# Project Description

TODO

# Installation

## Prerequisites:

- Python3
- Apache spark 3.2 (https://spark.apache.org/downloads.html)
- Cassandra DB (https://cassandra.apache.org/\_/index.html, locally the docker build is recommended: https://hub.docker.com/\_/cassandra)

For the graph implementation specifically you need to install `graphframes` manually from a third party since the official release is incompatible with `spark 3.x` ([pull request pending](https://github.com/graphframes/graphframes/pull/415)). A prebuilt copy is supplied in the `spark-packages` directory. 
- graphframes (https://github.com/eejbyfeldt/graphframes/tree/spark-3.3)

## Setting up

- Modify `settings.json` to reflect your setup. If you are running everything locally you can use `start_services.sh` to turn everything on in one swoop.

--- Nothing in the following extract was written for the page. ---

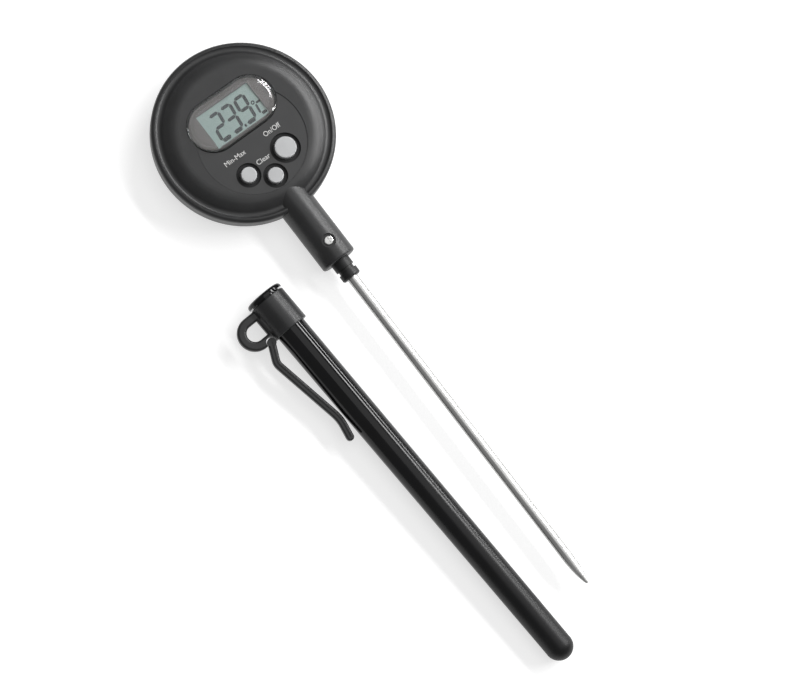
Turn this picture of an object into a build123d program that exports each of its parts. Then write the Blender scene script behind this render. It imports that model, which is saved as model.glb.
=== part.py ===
from build123d import *
import math
import os

# Pocket digital thermometer for darkroom baths, lying on its back beside its clip-on probe sheath.
# Millimetres. The origin is the centre of the round head, in the plane of its flat back.
# +Z leaves the display face, +X is the display's right, and the probe points along -Y.

# ---- Driving dimensions ----

# Head shell
HEAD_R = 30.3
HEAD_BASE_R = 28.9
WALL_LOW_Z = 6.0
SHELL_BASE_Z = 0.6
RIM_Z = 11.6
SHOULDER_R = 1.4
CHANNEL = (27.6, 11.1)
SLOPE_FOOT = (26.7, 11.45)
SLOPE_MID = (24.8, 12.75)
FACE_FLAT_R = 21.3
FACE_Z = 13.6
CAVITY_R = 27.9
CEILING_Z = 11.8
CEILING_R = 22.3
CORNER_R = 25.4
CORNER_Z = 9.6

# Label and display, in the face
LABEL_CENTRE = (0, -4.2)
LABEL_R = 18.0
LABEL_RECESS = 0.4
LABEL_THICK = 0.2
WINDOW_CENTRE = (0, 6.85)
WINDOW_SIZE = (32.3, 17.2)
WINDOW_BEVEL = 1.85
WINDOW_SEAT_Z = 12.6
WINDOW_EDGE_Z = 13.9
WINDOW_TOP_Z = 14.8
WINDOW_LEDGE = 1.0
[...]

It might take a few minutes for Cassandra to become available.
- Load the development database by running `python3 setup.py` from the project root. Per default this will move `small_test_data.csv` into the transactions table.

# Deploying:

- Start the spark workload by either running `submit.sh` (slow) or `submit_graph.sh` (faster)
- If you need to clean out the Database you can run `python3 clean.py`. Be wary that this wipes all table definitions and data.